Helen Haiman Joseph's 1920 A Book of Marionettes includes an extensive description of Chicago's early puppeteers.

"At first the originators of the Chicago marionettes travelled far into Italy and Germany, seeking models for their project," Joseph writes. "Finally in Solln near Munich they discovered Marie Janssen and her sister, whose delicate and fantastic puppet plays most nearly approached their own ideals. They brought back to Chicago a queer little model purchased in Munich from the man who had made Papa Schmidt's Puppen. But ... the little German puppet seemed graceless under these skies.

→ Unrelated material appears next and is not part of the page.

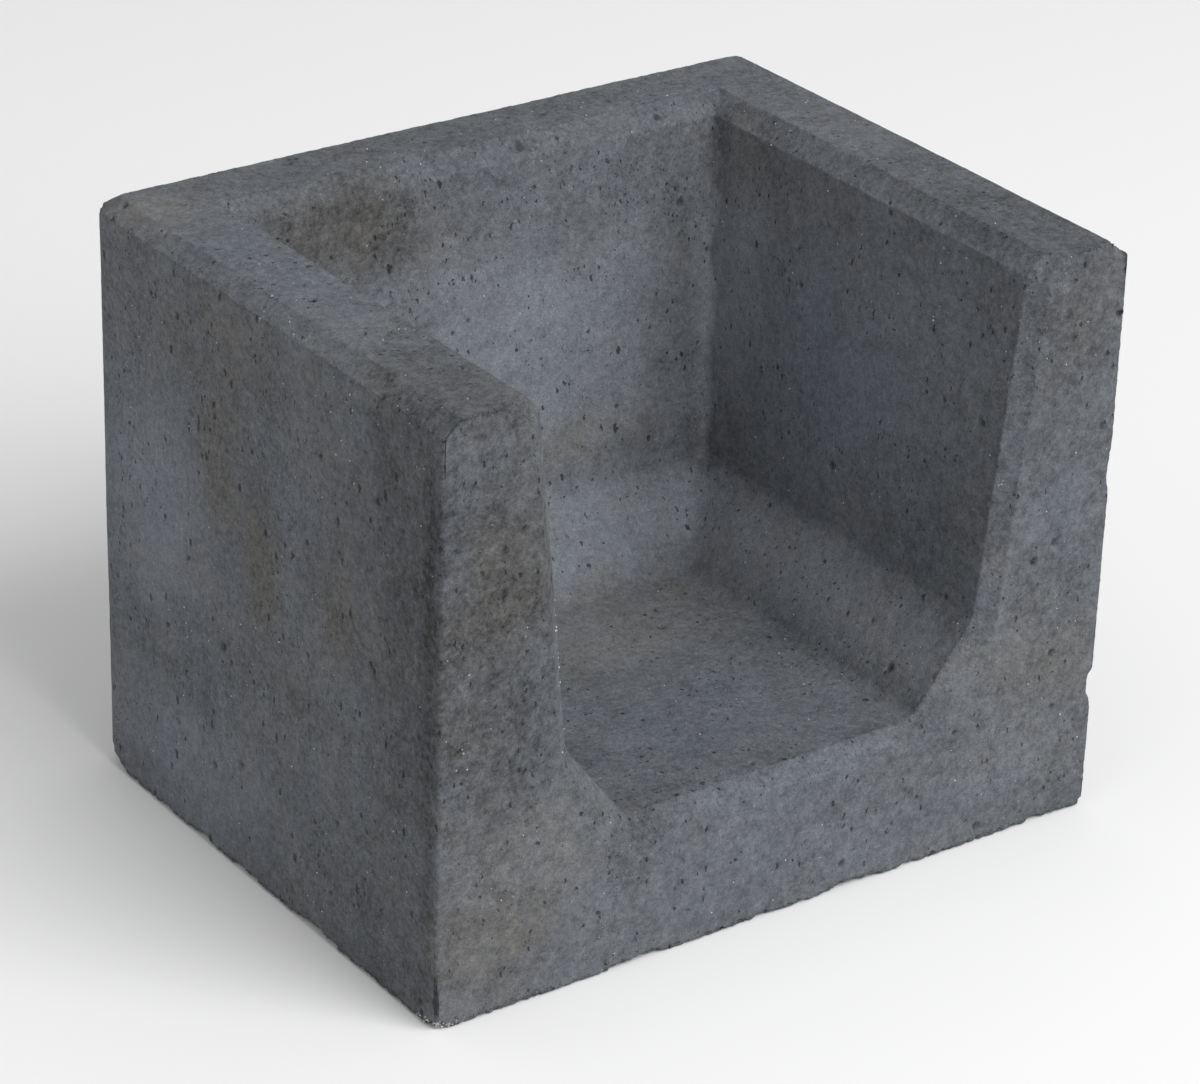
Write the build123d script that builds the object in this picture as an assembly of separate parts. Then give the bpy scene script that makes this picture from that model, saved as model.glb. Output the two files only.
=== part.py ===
"""Cast concrete trough block: one piece, open at the top and at the front.

A floor, a back wall and two side walls are cast as one. The inner faces of the walls lean
outwards so that the block leaves its mould, and a slanted facet joins each wall to the
floor. Flat bevels run round the rim, outside and inside, and round the open front.
Millimetres, +Z up. The origin is on the ground below the middle of the block, +X runs
along its width and the open front faces -Y.
"""
from build123d import *
import os
from math import radians, tan

# Outside of the block
block_width = 500.0
block_depth = 395.0
block_height = 395.0

# Walls at the height of the rim, and the floor
side_wall_at_rim = 72.0
back_wall_at_rim = 68.0
floor_thickness = 100.0

# Lean of the inner faces, in degrees from upright
side_wall_lean = 6.0
back_wall_lean = 8.5

# Slanted facets between the walls and the floor, and the soft bends along them
facet_rise = 57.0
side_facet_run = 44.0
back_facet_run = 42.0
facet_bend = 14.0

# Flat bevels: round the trough's mouth at the open front, and round the rim
mouth_bevel = 11.0
rim_inner_bevel = 13.0
rim_outer_bevel_across = 13.5
rim_outer_bevel_down = 8.5

# Rounded edges
back_corner_round = 20.0
arris_round = 3.0

# How far the shapes that cut the trough run past the block
overrun = 20.0

facet_top = floor_thickness + facet_rise
front_plane = -block_depth / 2
flat = 0.01


def to_face(half_size, wall_at_rim, lean, height):
    """Distance from the middle of the block to a leaning inner face at one height."""
    return half_size - wall_at_rim - (block_height - height) * tan(radians(lean))


def wall_line(half_size, wall_at_rim, lean, facet_run):
    """Points (distance from the middle, height) up a wall: floor, facet, inner face, bevel."""
    bevel_foot = block_height - rim_inner_bevel
    at_facet = to_face(half_size, wall_at_rim, lean, facet_top)
    at_bevel = to_face(half_size, wall_at_rim, lean, bevel_foot)
    opening = rim_inner_bevel + overrun
    return [
        (at_facet - facet_run, floor_thickness),
        (at_facet, facet_top),
        (at_bevel, bevel_foot),
        (at_bevel + opening, bevel_foot + opening),
    ]


def is_bend(corner, wall):
    """True for a corner of a section at either end of a wall's facet, on either side."""
    ends = wall[:2]
    return any(abs(abs(corner.X) - across) < flat and abs(corner.Y - up) < flat for across, up in ends)


def section(wall, others):
    """A closed section of the trough: one wall, the other points, and the facets' soft bends."""
    face = make_face(Polyline(*wall, *others, close=True))
    return fillet([corner for corner in face.vertices() if is_bend(corner, wall)], facet_bend)


def trough_space():
    """The space inside the walls, where the run between the sides meets the run to the back."""
    right = wall_line(block_width / 2, side_wall_at_rim, side_wall_lean, side_facet_run)
    left = [(-across, up) for across, up in reversed(right)]
    between_sides = extrude(Plane.XZ * section(right, left), amount=block_depth, both=True)
    back = wall_line(block_depth / 2, back_wall_at_rim, back_wall_lean, back_facet_run)
    outside = front_plane - overrun
    front = [(outside, back[-1][1]), (outside, floor_thickness)]
    to_back = extrude(Plane.YZ * section(back, front), amount=block_width, both=True)
    return between_sides & to_back


def lies_at_height(edge, height):
    """True for an edge that lies wholly at one height."""
    box = edge.bounding_box()
    return abs(box.min.Z - height) < flat and abs(box.max.Z - height) < flat


def lies_in_front(edge):
    """True for an edge that lies wholly in the plane of the open front."""
    return abs(edge.bounding_box().max.Y - front_plane) < flat


def borders_trough(edge):
    """True for an edge of the open front that follows the trough and not the block's outline."""
    middle = edge.center()
    inside = abs(middle.X) < block_width / 2 - side_wall_at_rim + rim_inner_bevel
    return lies_in_front(edge) and inside and flat < middle.Z < block_height - flat


def is_sharp_arris(edge):
    """True for the upright arrises of the open front and the arrises round the foot."""
    upright = lies_in_front(edge) and abs(edge.center().X) > block_width / 2 - flat
    return upright or lies_at_height(edge, 0.0)


def make_block():
    """The whole block: trough cut, then the flat bevels, then the rounded arrises."""
    solid = Box(block_width, block_depth, block_height, align=(Align.CENTER, Align.CENTER, Align.MIN))
    back_corners = [e for e in solid.edges().filter_by(Axis.Z) if e.center().Y > 0]
    solid = fillet(back_corners, back_corner_round)
    rim = [e for e in solid.edges() if lies_at_height(e, block_height) and not lies_in_front(e)]
    top = solid.faces().sort_by(Axis.Z)[-1]
    solid = chamfer(rim, rim_outer_bevel_across, rim_outer_bevel_down, reference=top)
    solid -= trough_space()
    solid = chamfer([e for e in solid.edges() if borders_trough(e)], mouth_bevel)
    return fillet([e for e in solid.edges() if is_sharp_arris(e)], arris_round)


os.makedirs("parts", exist_ok=True)
concrete_block = make_block()
export_step(concrete_block, "parts/concrete_block.step")
print("volume in litres", round(concrete_block.volume / 1e6, 2))
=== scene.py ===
"""Looks of a cast concrete trough block: its worn skin, the grit in it, and a plain studio.

The block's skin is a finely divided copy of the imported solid, crumbled along its arrises and
dented with pits. Lengths are millimetres up to the point where a mesh is made, unless a name
says otherwise.
"""
import logging
import math
from dataclasses import dataclass, field
from enum import Enum
from functools import partial
from typing import Callable, Sequence

import bmesh
import bpy
import numpy as np
from mathutils import Matrix, Vector, kdtree, noise
from mathutils.geometry import delaunay_2d_cdt


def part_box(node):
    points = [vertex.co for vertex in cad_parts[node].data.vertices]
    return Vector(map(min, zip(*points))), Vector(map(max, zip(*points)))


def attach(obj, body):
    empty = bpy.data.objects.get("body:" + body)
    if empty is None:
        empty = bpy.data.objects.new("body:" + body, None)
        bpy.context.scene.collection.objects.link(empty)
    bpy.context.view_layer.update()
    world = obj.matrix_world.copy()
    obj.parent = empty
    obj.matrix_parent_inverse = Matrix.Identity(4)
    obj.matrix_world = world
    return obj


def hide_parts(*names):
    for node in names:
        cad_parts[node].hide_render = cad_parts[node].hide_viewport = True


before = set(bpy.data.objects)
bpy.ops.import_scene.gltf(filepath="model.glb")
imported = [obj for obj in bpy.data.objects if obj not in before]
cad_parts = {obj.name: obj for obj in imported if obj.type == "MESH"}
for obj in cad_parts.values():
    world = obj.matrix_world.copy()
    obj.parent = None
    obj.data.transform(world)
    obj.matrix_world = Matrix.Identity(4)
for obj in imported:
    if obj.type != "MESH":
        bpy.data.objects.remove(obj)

LOG = logging.getLogger("concrete_block")
MM = 0.001
BLOCK_NODE = "concrete_block"
BODY = "root"

Point = tuple[float, float, float]
Colour = tuple[float, float, float]
Socket = bpy.types.NodeSocket
Piece = bpy.types.Object


class Mask(str, Enum):
    """Names of the values that the skin carries from its mesh to its material."""

    # shade carries the patches' lightness: stains and dust, and also painted light and shade
    SHADE = "shade"
    WARMTH = "warmth"
    ARRIS = "arris"
    PIT = "pit"
    RUB = "rub"


@dataclass(frozen=True)
class Patch:
    """A stained, dusty or rubbed place on the block, or one where light or shade is painted into the
    colour.

    Attributes:
        what: what is seen there.
        centre: the middle of the patch, in millimetres.
        reach: how far it spreads along each axis, in millimetres.
        shade: how much paler (above 0) or darker (below 0) it is.
        warmth: how much browner (above 0) or bluer (below 0) it is.
        rub: how far its arrises are rubbed white.
    """

    what: str
    centre: Point
    reach: Point
    shade: float = 0.0
    warmth: float = 0.0
    rub: float = 0.0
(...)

"And so, Ellen Van Volkenburg (Mrs. Maurice Browne) and Mrs. Seymour Edgerton proceeded to construct their own marionettes. Miss Katherine Wheeler, a young English sculptor, modelled the faces, each a clear-cut mask to fit the character, but left purposely rough in finish. Miss Wheeler felt that the broken surfaces carried the facial expression farther. The puppets were fourteen inches high, carved in wood. The intricate mechanism devised by Harriet Edgerton rendered the figures extremely pliable. Her mermaids, with their serpentine jointing, displayed an uncanny sinuousness. Miss Lillian Owen was Mistress of the Needle, devising the filmy costumes, and Mrs. Browne with fine technique and keen dramatic sense took upon herself the task of training and inspiring the puppeteers as well as creating the poetic ensemble.

"The Chicago puppets are neither grotesque nor humorous and they have little in common with the puppet of tradition. Theirs is an element of exquisite magical fairy-land, with dainty beings moving about in it, who can express beauty, tragedy and tenderness. Their repertoire consists for the most part of fantasies written or adapted by members of the group."

Their puppet plays included The Deluded Dragon, Columbine, Jack and the Beanstalk, The Little Mermaid and, most ambitious of all, A Midsummer Night's Dream.

"I don't think I ever have seen such delicate beauty as was achieved at the end of the Midsummer," Van Volkenburg wrote in a letter (quoted by Joseph). "I say it in all simplicity because I have a curious, Irish feeling that the little dolls took matters into their own hands and for once allowed us a glimpse into their own secret world. The audience, whether of adults or of children, never failed to respond with a sudden hush and the poor, tired girls who had been working in great heat over the colored lights for two hours never failed to get their reward."

Van Volkeburg also described what it took to put on this puppet show: "We rehearsed six hours a day for about seven weeks to prepare the play. Six girls worked the puppets; there were about thirty of them, so you can see how many characters each girl had to create and how many dolls she had to work (my puppeteers spoke for each puppet they handled). ... None who have not worked with puppets can understand the nervous strain of these performances."

When the Little Theatre fell on hard times and folded in 1917, the Chicago Tribune quoted Van Volkenburg saying: "We are going to pack our puppets, our marionettes, and go east."

Of course, it's possible that another document from an earlier time will surface with the word puppeteer. Perhaps Van Volkenburg or the other people at the Little Theatre actually heard the word from somewhere else. But so far, the evidence points to word being coined at the Chicago Little Theatre around 1915.